On a Tuesday conference call, Facebook executives declined to say much more, including whether the pages spanned a range of political opinion and whether the accounts mentioned specific candidates or politicians.
California Rep Adam Schiff, the top Democrat on the House intelligence committee, said more work needs to be done before the midterm elections.
“Foreign bad actors are using the exact same playbook they used in 2016,” he said. They are “dividing us along political and ideological lines, to the detriment of our cherished democratic system.”
The intelligence panel is planning to hold a hearing in early September with Facebook Chief Operating Officer Sheryl Sandberg, Twitter CEO Jack Dorsey and an executive from Google.

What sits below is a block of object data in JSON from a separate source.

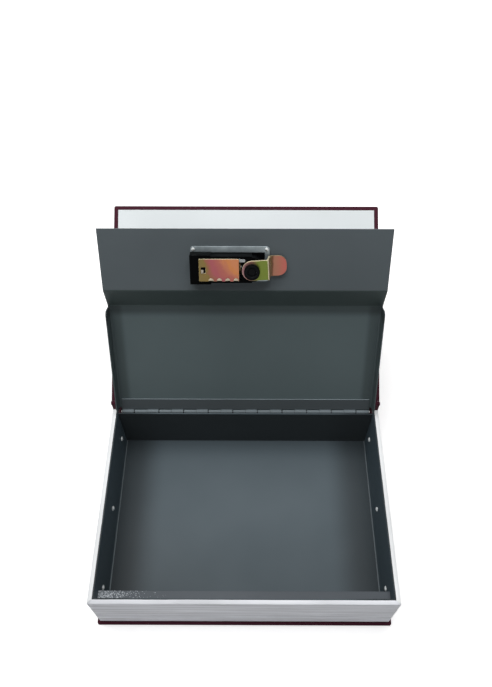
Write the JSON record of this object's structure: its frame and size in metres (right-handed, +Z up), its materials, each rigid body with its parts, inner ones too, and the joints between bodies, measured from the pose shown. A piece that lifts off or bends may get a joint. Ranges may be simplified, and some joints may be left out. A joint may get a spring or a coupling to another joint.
{
  "type": "book diversion safe",
  "caption": "Steel cash tray with a hinged, combination-locked lid, hidden inside a clothbound hollow book whose front cover lifts clear.",
  "frame": {"origin": "centre of the closed book's underside, on the surface it lies on", "axes": "+X towards the right-hand end seen from the fore edge, +Y towards the spine, +Z up"},
  "size_m": [0.265, 0.3722, 0.2228],
  "materials": {
    "book_cloth": "maroon book cloth over board, fine grain",
    "endpaper": "smooth white paper",
    "greyboard": "plain grey board",
    "page_edge": "satin silvery white with fine page lines",
    "grey_paint": "semi-gloss powder coat with a light orange peel",
    "ledge_paint": "semi-gloss powder coat with a light orange peel",
    "bright_steel": "bright zinc plating",
    "zinc_plate": "grey zinc plating",
    "yellow_zinc": "yellow passivated zinc with pink and green tints",
    "black_plastic": "satin moulded plastic",
    "white_plastic": "pale moulded plastic"
  },
  "bodies": {
    "box": {"back_cover_board": "book_cloth", "back_endpaper": "endpaper", "cloth_joint_back": "book_cloth", "cloth_joint_front": "book_cloth", "spine_board": "book_cloth", "spine_liner": "greyboard", "steel_tray": "grey_paint", "page_edge_front": "page_edge", "page_edge_left": "page_edge", "page_edge_right": "page_edge", "front_ledge": "ledge_paint", "hinge_leaf_box": "grey_paint", "hinge_pin": "bright_steel", "rivet_left_rear": "bright_steel", "rivet_left_middle": "bright_steel", "rivet_left_front": "bright_steel", "rivet_right_rear": "bright_steel", "rivet_right_middle": "bright_steel", "rivet_right_front": "bright_steel", "rivet_front_left": "bright_steel", "rivet_front_right": "bright_steel"},
    "lid": {"lid_panel": "grey_paint", "hinge_leaf_lid": "grey_paint", "lock_housing": "black_plastic", "lock_end_cap": "black_plastic", "lock_mounting_plate": "zinc_plate", "lock_plate_rivet_left": "bright_steel", "lock_plate_rivet_right": "bright_steel", "lock_back_plate": "yellow_zinc", "locking_pawl": "bright_steel", "wheel_axle": "bright_steel", "detent_comb": "white_plastic", "locking_bar": "zinc_plate"},
    "lock_core": {"lock_knob": "black_plastic", "lock_spindle": "black_plastic", "lock_cam": "yellow_zinc", "cam_washer": "bright_steel", "cam_nut": "black_plastic"},
    "reset": {"reset_tab": "white_plastic"},
    "front_cover": {"front_cover_board": "book_cloth", "front_endpaper": "endpaper"},
    "wheel_1": {"number_wheel_1": "black_plastic", "code_ring_1": "yellow_zinc"},
    "wheel_2": {"number_wheel_2": "black_plastic", "code_ring_2": "yellow_zinc"},
    "wheel_3": {"number_wheel_3": "black_plastic", "code_ring_3": "yellow_zinc"},
    "wheel_4": {"number_wheel_4": "black_plastic", "code_ring_4": "yellow_zinc"}
  },
  "joints": [
    {"name": "lid_hinge", "type": "hinge", "parent": "box", "child": "lid", "pos_m": [0, 0.0906, 0.0581], "axis": [1, 0, 0], "range_deg": [0, 118.48]},
    {"name": "cover_hinge", "type": "hinge", "parent": "box", "child": "front_cover", "pos_m": [0, 0.09825, 0.0614], "axis": [1, 0, 0], "range_deg": [0, 150.5]},
    {"name": "cam_turn", "type": "hinge", "parent": "lid", "child": "lock_core", "pos_m": [0.0059, 0.1536, 0.19537], "axis": [0, -0.8789, 0.4769], "range_deg": [0, 86.5]},
    {"name": "reset_slide", "type": "slide", "parent": "lid", "child": "reset", "axis": [0, 0.4769, 0.8789], "range_m": [0, 0.0025]},
    {"name": "wheel_1_turn", "type": "hinge", "parent": "lid", "child": "wheel_1", "pos_m": [-0.0286, 0.15166, 0.19642], "axis": [1, 0, 0], "continuous": true},
    {"name": "wheel_2_turn", "type": "hinge", "parent": "lid", "child": "wheel_2", "pos_m": [-0.0216, 0.15166, 0.19642], "axis": [1, 0, 0], "continuous": true},
    {"name": "wheel_3_turn", "type": "hinge", "parent": "lid", "child": "wheel_3", "pos_m": [-0.0146, 0.15166, 0.19642], "axis": [1, 0, 0], "continuous": true},
    {"name": "wheel_4_turn", "type": "hinge", "parent": "lid", "child": "wheel_4", "pos_m": [-0.0076, 0.15166, 0.19642], "axis": [1, 0, 0], "continuous": true}
  ],
  "couplings": [
    {"joint": "cover_hinge", "follows": "lid_hinge", "ratio": 1.27}
  ]
}
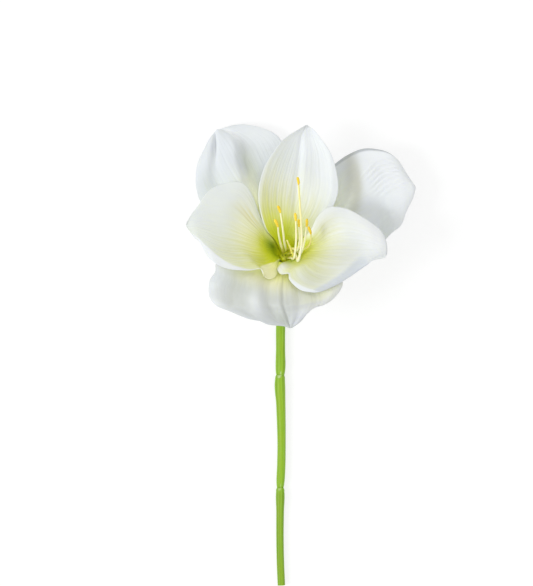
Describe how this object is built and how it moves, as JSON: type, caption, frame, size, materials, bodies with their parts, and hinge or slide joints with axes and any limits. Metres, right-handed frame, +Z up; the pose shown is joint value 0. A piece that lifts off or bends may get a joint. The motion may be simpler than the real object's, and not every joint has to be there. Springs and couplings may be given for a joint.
{
  "type": "amaryllis flower",
  "caption": "Cut amaryllis flower lying on a surface: an open white bloom of broad petals and sepals with stamens and a pistil, on a thin green stem.",
  "frame": {"origin": "centre of the bounding box in plan, at the height of the surface that the flower lies on", "axes": "+Y runs along the lying stem from its cut end to the flower head, +Z is up from the surface, +X is to the right of the flower seen from above"},
  "size_m": [0.1609, 0.327, 0.0808],
  "materials": {
    "tepal": "white, faintly veined, yellow-green towards the throat, soft satin",
    "stem": "yellow-green, smooth, with fine lengthwise lines",
    "ovary": "yellow-green, smooth, three-lobed",
    "tube": "yellow-green, with a fleshy cushion in the throat",
    "filament": "pale yellow, slightly glossy",
    "anther": "yellow-orange, powdery",
    "stigma": "yellow-orange, matt"
  },
  "bodies": {
    "root": {"anther_1": "anther", "anther_2": "anther", "anther_3": "anther", "anther_4": "anther", "anther_5": "anther", "anther_6": "anther", "filament_1": "filament", "filament_2": "filament", "filament_3": "filament", "filament_4": "filament", "filament_5": "filament", "filament_6": "filament", "ovary": "ovary", "perianth_tube": "tube", "petal_left": "tepal", "petal_right": "tepal", "petal_top": "tepal", "sepal_lower": "tepal", "sepal_right": "tepal", "sepal_upper_left": "tepal", "staminode": "filament", "stem": "stem", "stigma": "stigma", "style": "filament"}
  },
  "joints": []
}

President Donald Trump has offered mixed messages on Russian interference, at times even calling it a “hoax.” After appearing to question whether the Russians would try again to interfere earlier this month, he acknowledged last week in a tweet that the midterms were a likely target. But he said that Democrats, not his fellow Republicans, would be the ones supported by Russia.
On Tuesday, White House spokesman Hogan Gidley said that Trump “has made it clear his administration will not tolerate foreign interference in our electoral process from any nation state or other malicious actors.”
As alarms blare about Russian interference in US elections, the Trump administration is facing criticism that it has no clear national strategy to protect the country during the upcoming midterms and beyond.
Both Republicans and Democrats have criticized the administration’s response as fragmented, without enough coordination across federal agencies. And with the midterms just three months away, critics are calling on President Donald Trump to take a stronger stand on an issue critical to American democracy.